Classification Report:
| Precision | Recall | F1-Score | Support | |
|---|---|---|---|---|
| 0 | 0.69 | 0.70 | 0.69 | 233 |
| 1 | 0.86 | 0.86 | 0.86 | 518 |
| ----------- | ----------- | -------- | ---------- | --------- |
| Accuracy | 0.81 | 751 | ||
| Macro Avg | 0.78 | 0.78 | 0.78 | 751 |
| Iighted Avg | 0.81 | 0.81 | 0.81 | 751 |
Random forest evaluation metrics
- Confusion matrix: This shows the number of correct and incorrect predictions made by the random forest algorithm
- ROC Curve: The AUC ( Area under curve) suggests that the random forest algorithm has a good score
feature subset reduction By using only the top most important features, I can simplify the model, reduce the dimensionality of the data, and improve the performance of the model by reducing overfitting. I will then use the reduced feature set to train and test a model, evaluate its performance, and compare it with the performance of the model using all the features. Below are the important features, the classification report and the results of the random forest algorithm. Classification Report:
| Precision | Recall | F1-Score | Support | |
|---|---|---|---|---|
| 0 | 0.53 | 0.76 | 0.63 | 233 |
| 1 | 0.87 | 0.70 | 0.78 | 518 |
| ----------- | ----------- | -------- | ---------- | --------- |
| Accuracy | 0.72 | 751 | ||
| Macro Avg | 0.70 | 0.73 | 0.70 | 751 |
| Iighted Avg | 0.76 | 0.72 | 0.73 | 751 |
In this case, the model has a higher precision for non-drug users (0.87) than drug users (0.53), which means that when the model predicts someone as a non-drug user, it is more likely to be correct than when it predicts someone as a drug user. The recall for non-drug users is 0.76, which means that the model correctly identified 76% of non-drug users, while the recall for drug users is 0.70, which means that the model correctly identified 70% of drug users. The F1-score is a measure that balances precision and recall, with higher values indicating better overall performance. In this case, the F1-score for non-drug users is 0.63, and for drug users, it is 0.78. Overall, the model has an accuracy of 0.72, which means that it correctly classified 72% of all cases. In summary, these results suggest that the model has better performance in predicting non-drug users than drug users, but still has some room for improvement. I will consider different approaches to improve the model's performance, such as trying different algorithms.

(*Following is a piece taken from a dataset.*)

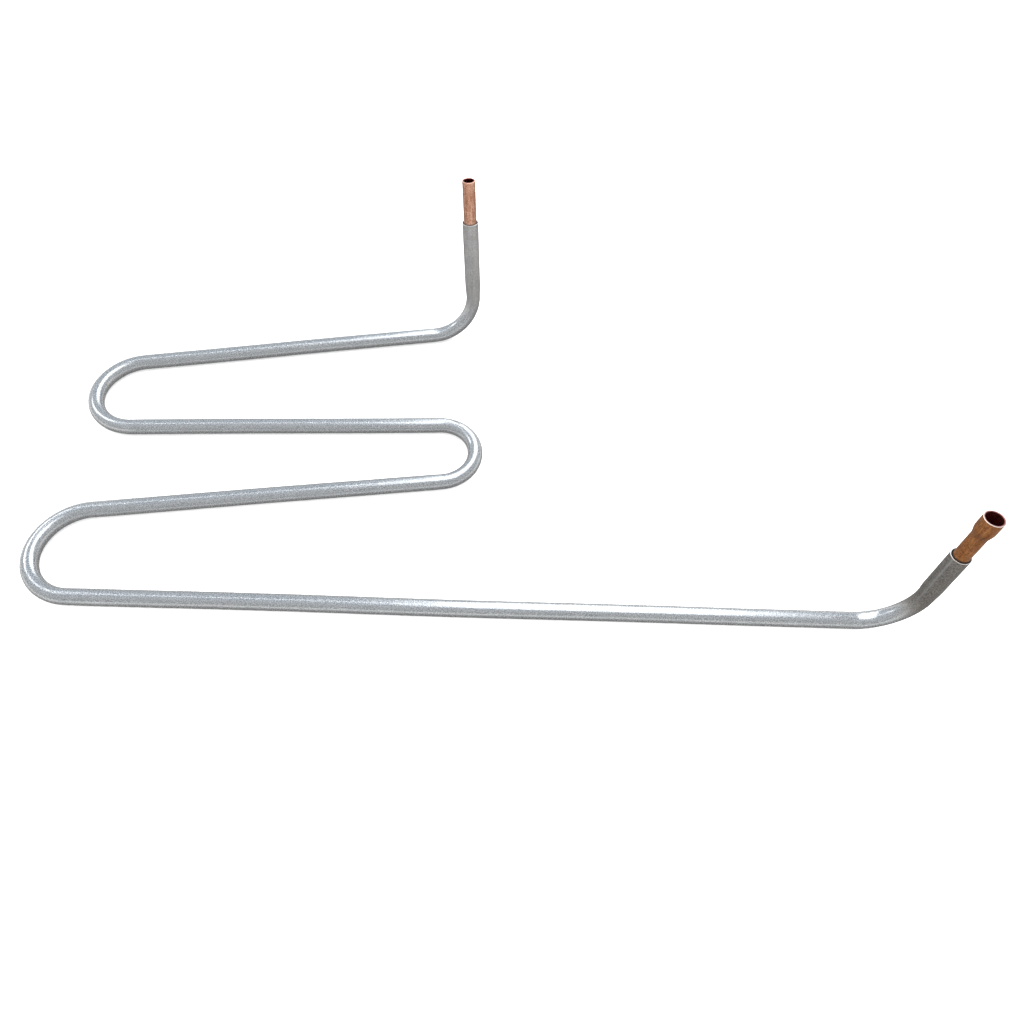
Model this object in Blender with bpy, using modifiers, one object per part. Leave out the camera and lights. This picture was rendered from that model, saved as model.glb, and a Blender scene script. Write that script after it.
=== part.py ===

The features of relative importance with subset reduction still identify age and Sensation seeking as top
contenders.
Above is the ROC for the subsets of the random forest algorithm with 88% accuracy
Logistic Regression is a statistical method used for binary classification problems, where the goal is to predict a binary outcome (e.g., 0 or 1), in this case, “User” and “Non-user.” It models the relationship between a dependent binary variable and one or more independent variables. Logistic regression does not handle the class imbalance problems by default as it tries to optimize the overall accuracy without considering the class distribution. I address the class imbalance problem by using the stratified random sample to ensure that the training and test sets have about the same percentage of samples for each binary outcome. Here are the performance metrics:
Accuracy: 0.8122503328894807 Precision: 0.8471454880294659 Recall: 0.888030888030888 F1 Score: 0.8671065032987746
I was able to train the data to an accuracy of 81% in relation to our target variable “Drug Use.” The chart includes the 3 features that positively relate to drug use and the remaining 7 that negatively relate to drug use. Based on the chart results, I can see that OScore relates the most with drug use, and Sensation seeking second and gender third. I was surprised to see that gender is coming in third. Additionally, gender differences in drug use may be influenced by social and cultural factors, such as gender roles and expectations, access to drugs, and social norms surrounding drug use.